# DATA SUPPLIED start

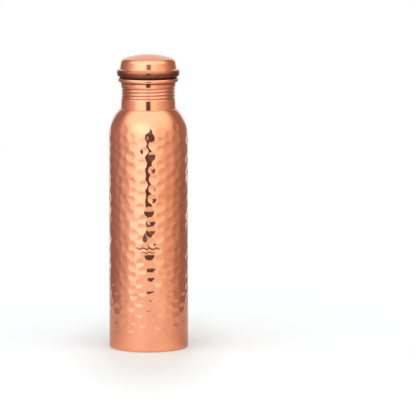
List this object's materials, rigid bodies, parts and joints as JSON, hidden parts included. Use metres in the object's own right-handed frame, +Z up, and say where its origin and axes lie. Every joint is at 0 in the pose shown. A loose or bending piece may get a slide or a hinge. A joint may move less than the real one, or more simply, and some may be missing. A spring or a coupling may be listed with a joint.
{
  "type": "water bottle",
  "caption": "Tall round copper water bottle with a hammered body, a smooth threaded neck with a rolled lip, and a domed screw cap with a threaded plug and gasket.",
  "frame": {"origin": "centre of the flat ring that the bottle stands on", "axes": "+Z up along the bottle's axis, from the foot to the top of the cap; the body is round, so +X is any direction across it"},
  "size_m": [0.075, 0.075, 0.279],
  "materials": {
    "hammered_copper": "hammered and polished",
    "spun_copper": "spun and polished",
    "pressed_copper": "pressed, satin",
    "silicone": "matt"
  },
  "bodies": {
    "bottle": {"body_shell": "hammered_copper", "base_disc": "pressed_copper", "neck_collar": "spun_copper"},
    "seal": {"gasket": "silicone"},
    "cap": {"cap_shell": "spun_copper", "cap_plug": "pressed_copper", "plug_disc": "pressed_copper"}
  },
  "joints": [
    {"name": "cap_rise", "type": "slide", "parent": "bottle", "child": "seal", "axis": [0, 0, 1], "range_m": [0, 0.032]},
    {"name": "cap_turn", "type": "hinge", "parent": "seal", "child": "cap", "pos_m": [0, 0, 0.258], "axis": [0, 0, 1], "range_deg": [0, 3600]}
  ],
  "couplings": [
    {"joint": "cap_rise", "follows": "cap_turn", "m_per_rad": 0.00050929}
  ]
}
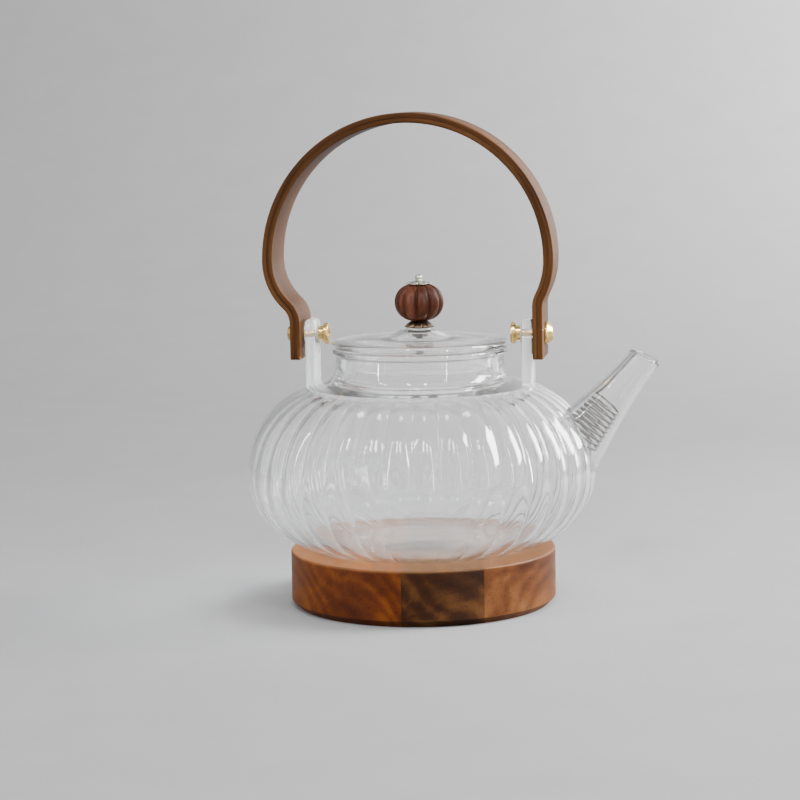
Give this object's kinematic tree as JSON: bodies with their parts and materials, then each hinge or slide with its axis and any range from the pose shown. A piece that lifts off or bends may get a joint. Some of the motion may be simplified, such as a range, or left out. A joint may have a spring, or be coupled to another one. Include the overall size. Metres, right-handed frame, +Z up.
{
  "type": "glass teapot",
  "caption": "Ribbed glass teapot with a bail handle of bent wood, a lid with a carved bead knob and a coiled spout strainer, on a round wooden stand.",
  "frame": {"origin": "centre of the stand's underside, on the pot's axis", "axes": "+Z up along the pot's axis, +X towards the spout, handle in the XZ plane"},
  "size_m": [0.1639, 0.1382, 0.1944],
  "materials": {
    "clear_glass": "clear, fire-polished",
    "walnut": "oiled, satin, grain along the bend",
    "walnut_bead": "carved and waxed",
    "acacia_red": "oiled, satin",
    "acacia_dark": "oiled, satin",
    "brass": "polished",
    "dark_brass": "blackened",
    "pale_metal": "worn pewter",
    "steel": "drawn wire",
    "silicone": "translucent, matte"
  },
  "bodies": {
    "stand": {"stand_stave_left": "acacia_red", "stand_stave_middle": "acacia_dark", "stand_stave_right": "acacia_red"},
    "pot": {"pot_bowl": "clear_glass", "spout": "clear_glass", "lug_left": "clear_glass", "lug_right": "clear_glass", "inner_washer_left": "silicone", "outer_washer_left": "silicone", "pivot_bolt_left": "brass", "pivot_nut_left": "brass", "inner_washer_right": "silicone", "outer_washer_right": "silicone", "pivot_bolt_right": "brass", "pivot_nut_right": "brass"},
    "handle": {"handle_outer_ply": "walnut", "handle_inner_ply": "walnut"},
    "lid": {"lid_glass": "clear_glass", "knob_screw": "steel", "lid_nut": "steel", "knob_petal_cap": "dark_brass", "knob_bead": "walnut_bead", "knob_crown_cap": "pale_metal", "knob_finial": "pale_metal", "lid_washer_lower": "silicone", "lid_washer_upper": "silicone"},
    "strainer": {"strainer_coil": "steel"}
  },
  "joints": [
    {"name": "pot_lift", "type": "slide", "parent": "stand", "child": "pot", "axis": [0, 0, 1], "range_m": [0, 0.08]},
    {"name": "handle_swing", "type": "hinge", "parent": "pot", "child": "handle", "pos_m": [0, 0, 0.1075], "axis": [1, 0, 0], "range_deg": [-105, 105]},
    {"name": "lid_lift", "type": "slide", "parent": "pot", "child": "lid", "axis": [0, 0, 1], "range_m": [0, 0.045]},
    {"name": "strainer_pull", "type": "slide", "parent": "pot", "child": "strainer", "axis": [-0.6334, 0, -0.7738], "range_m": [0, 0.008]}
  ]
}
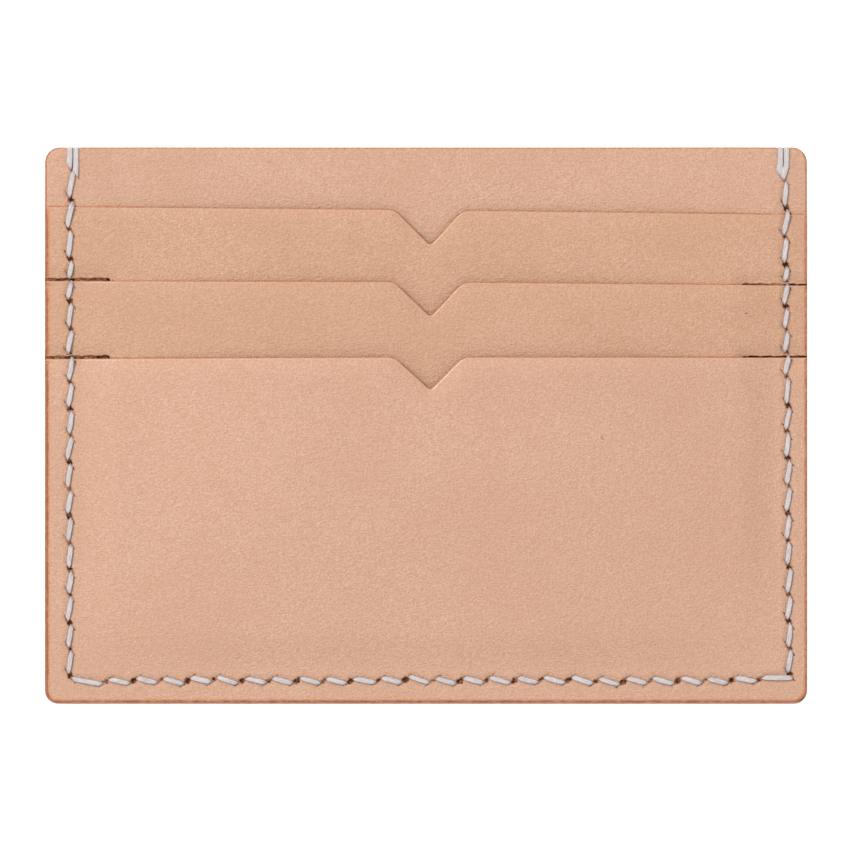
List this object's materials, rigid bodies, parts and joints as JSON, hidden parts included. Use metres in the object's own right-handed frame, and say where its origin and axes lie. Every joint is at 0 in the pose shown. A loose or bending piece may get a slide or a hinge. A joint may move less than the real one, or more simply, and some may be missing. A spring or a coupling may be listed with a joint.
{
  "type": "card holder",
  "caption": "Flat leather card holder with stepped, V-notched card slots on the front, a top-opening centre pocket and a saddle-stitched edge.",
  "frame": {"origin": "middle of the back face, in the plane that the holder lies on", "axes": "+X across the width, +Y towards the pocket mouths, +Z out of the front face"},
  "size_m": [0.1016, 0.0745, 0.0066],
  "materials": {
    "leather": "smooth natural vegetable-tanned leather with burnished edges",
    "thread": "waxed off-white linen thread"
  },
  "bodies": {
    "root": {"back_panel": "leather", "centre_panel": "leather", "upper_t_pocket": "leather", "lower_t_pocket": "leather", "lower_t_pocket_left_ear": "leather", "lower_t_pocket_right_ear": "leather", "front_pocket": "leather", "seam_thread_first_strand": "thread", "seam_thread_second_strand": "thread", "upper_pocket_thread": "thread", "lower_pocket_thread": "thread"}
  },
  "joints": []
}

# DATA SUPPLIED end

## AIM
Give the listing above again, word for word.

## RESULT
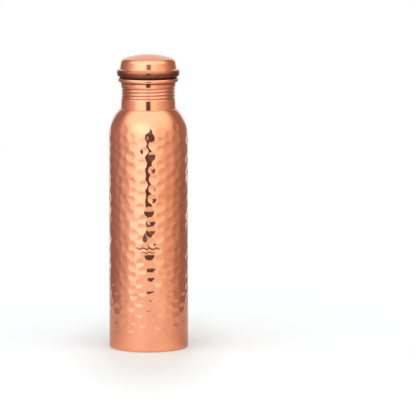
List this object's materials, rigid bodies, parts and joints as JSON, hidden parts included. Use metres in the object's own right-handed frame, +Z up, and say where its origin and axes lie. Every joint is at 0 in the pose shown. A loose or bending piece may get a slide or a hinge. A joint may move less than the real one, or more simply, and some may be missing. A spring or a coupling may be listed with a joint.
{
  "type": "water bottle",
  "caption": "Tall round copper water bottle with a hammered body, a smooth threaded neck with a rolled lip, and a domed screw cap with a threaded plug and gasket.",
  "frame": {"origin": "centre of the flat ring that the bottle stands on", "axes": "+Z up along the bottle's axis, from the foot to the top of the cap; the body is round, so +X is any direction across it"},
  "size_m": [0.075, 0.075, 0.279],
  "materials": {
    "hammered_copper": "hammered and polished",
    "spun_copper": "spun and polished",
    "pressed_copper": "pressed, satin",
    "silicone": "matt"
  },
  "bodies": {
    "bottle": {"body_shell": "hammered_copper", "base_disc": "pressed_copper", "neck_collar": "spun_copper"},
    "seal": {"gasket": "silicone"},
    "cap": {"cap_shell": "spun_copper", "cap_plug": "pressed_copper", "plug_disc": "pressed_copper"}
  },
  "joints": [
    {"name": "cap_rise", "type": "slide", "parent": "bottle", "child": "seal", "axis": [0, 0, 1], "range_m": [0, 0.032]},
    {"name": "cap_turn", "type": "hinge", "parent": "seal", "child": "cap", "pos_m": [0, 0, 0.258], "axis": [0, 0, 1], "range_deg": [0, 3600]}
  ],
  "couplings": [
    {"joint": "cap_rise", "follows": "cap_turn", "m_per_rad": 0.00050929}
  ]
}
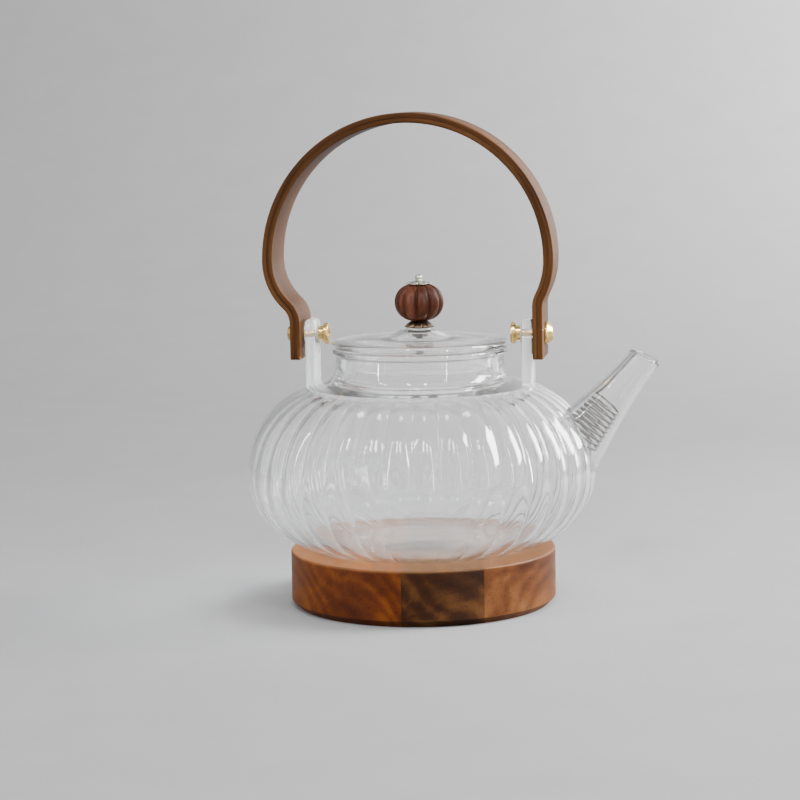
Give this object's kinematic tree as JSON: bodies with their parts and materials, then each hinge or slide with its axis and any range from the pose shown. A piece that lifts off or bends may get a joint. Some of the motion may be simplified, such as a range, or left out. A joint may have a spring, or be coupled to another one. Include the overall size. Metres, right-handed frame, +Z up.
{
  "type": "glass teapot",
  "caption": "Ribbed glass teapot with a bail handle of bent wood, a lid with a carved bead knob and a coiled spout strainer, on a round wooden stand.",
  "frame": {"origin": "centre of the stand's underside, on the pot's axis", "axes": "+Z up along the pot's axis, +X towards the spout, handle in the XZ plane"},
  "size_m": [0.1639, 0.1382, 0.1944],
  "materials": {
    "clear_glass": "clear, fire-polished",
    "walnut": "oiled, satin, grain along the bend",
    "walnut_bead": "carved and waxed",
    "acacia_red": "oiled, satin",
    "acacia_dark": "oiled, satin",
    "brass": "polished",
    "dark_brass": "blackened",
    "pale_metal": "worn pewter",
    "steel": "drawn wire",
    "silicone": "translucent, matte"
  },
  "bodies": {
    "stand": {"stand_stave_left": "acacia_red", "stand_stave_middle": "acacia_dark", "stand_stave_right": "acacia_red"},
    "pot": {"pot_bowl": "clear_glass", "spout": "clear_glass", "lug_left": "clear_glass", "lug_right": "clear_glass", "inner_washer_left": "silicone", "outer_washer_left": "silicone", "pivot_bolt_left": "brass", "pivot_nut_left": "brass", "inner_washer_right": "silicone", "outer_washer_right": "silicone", "pivot_bolt_right": "brass", "pivot_nut_right": "brass"},
    "handle": {"handle_outer_ply": "walnut", "handle_inner_ply": "walnut"},
    "lid": {"lid_glass": "clear_glass", "knob_screw": "steel", "lid_nut": "steel", "knob_petal_cap": "dark_brass", "knob_bead": "walnut_bead", "knob_crown_cap": "pale_metal", "knob_finial": "pale_metal", "lid_washer_lower": "silicone", "lid_washer_upper": "silicone"},
    "strainer": {"strainer_coil": "steel"}
  },
  "joints": [
    {"name": "pot_lift", "type": "slide", "parent": "stand", "child": "pot", "axis": [0, 0, 1], "range_m": [0, 0.08]},
    {"name": "handle_swing", "type": "hinge", "parent": "pot", "child": "handle", "pos_m": [0, 0, 0.1075], "axis": [1, 0, 0], "range_deg": [-105, 105]},
    {"name": "lid_lift", "type": "slide", "parent": "pot", "child": "lid", "axis": [0, 0, 1], "range_m": [0, 0.045]},
    {"name": "strainer_pull", "type": "slide", "parent": "pot", "child": "strainer", "axis": [-0.6334, 0, -0.7738], "range_m": [0, 0.008]}
  ]
}
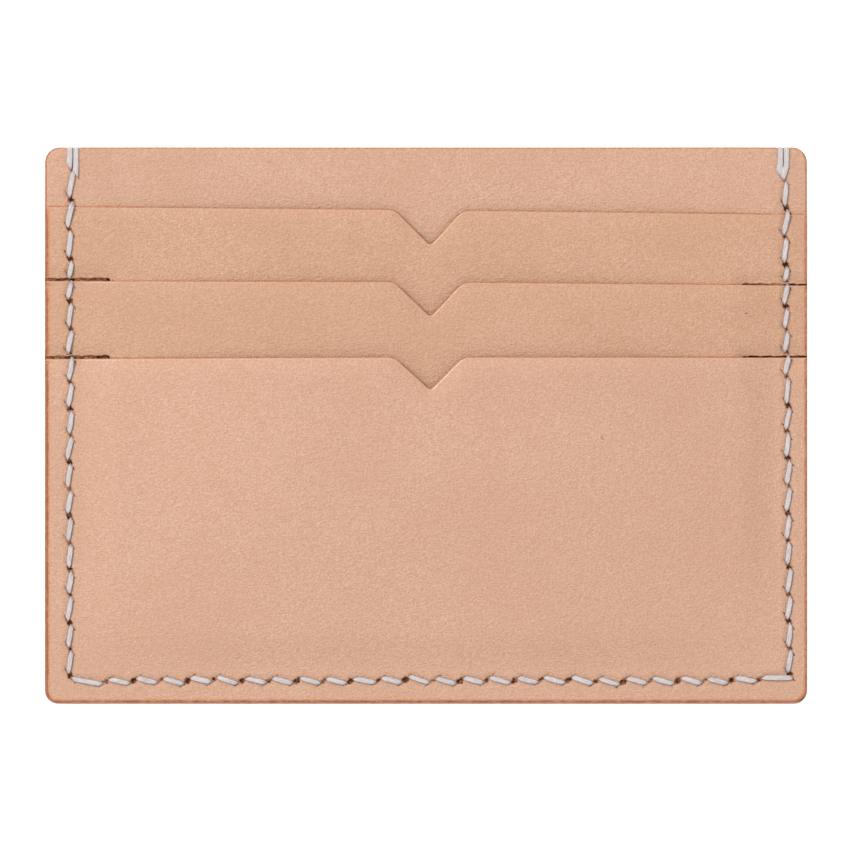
List this object's materials, rigid bodies, parts and joints as JSON, hidden parts included. Use metres in the object's own right-handed frame, and say where its origin and axes lie. Every joint is at 0 in the pose shown. A loose or bending piece may get a slide or a hinge. A joint may move less than the real one, or more simply, and some may be missing. A spring or a coupling may be listed with a joint.
{
  "type": "card holder",
  "caption": "Flat leather card holder with stepped, V-notched card slots on the front, a top-opening centre pocket and a saddle-stitched edge.",
  "frame": {"origin": "middle of the back face, in the plane that the holder lies on", "axes": "+X across the width, +Y towards the pocket mouths, +Z out of the front face"},
  "size_m": [0.1016, 0.0745, 0.0066],
  "materials": {
    "leather": "smooth natural vegetable-tanned leather with burnished edges",
    "thread": "waxed off-white linen thread"
  },
  "bodies": {
    "root": {"back_panel": "leather", "centre_panel": "leather", "upper_t_pocket": "leather", "lower_t_pocket": "leather", "lower_t_pocket_left_ear": "leather", "lower_t_pocket_right_ear": "leather", "front_pocket": "leather", "seam_thread_first_strand": "thread", "seam_thread_second_strand": "thread", "upper_pocket_thread": "thread", "lower_pocket_thread": "thread"}
  },
  "joints": []
}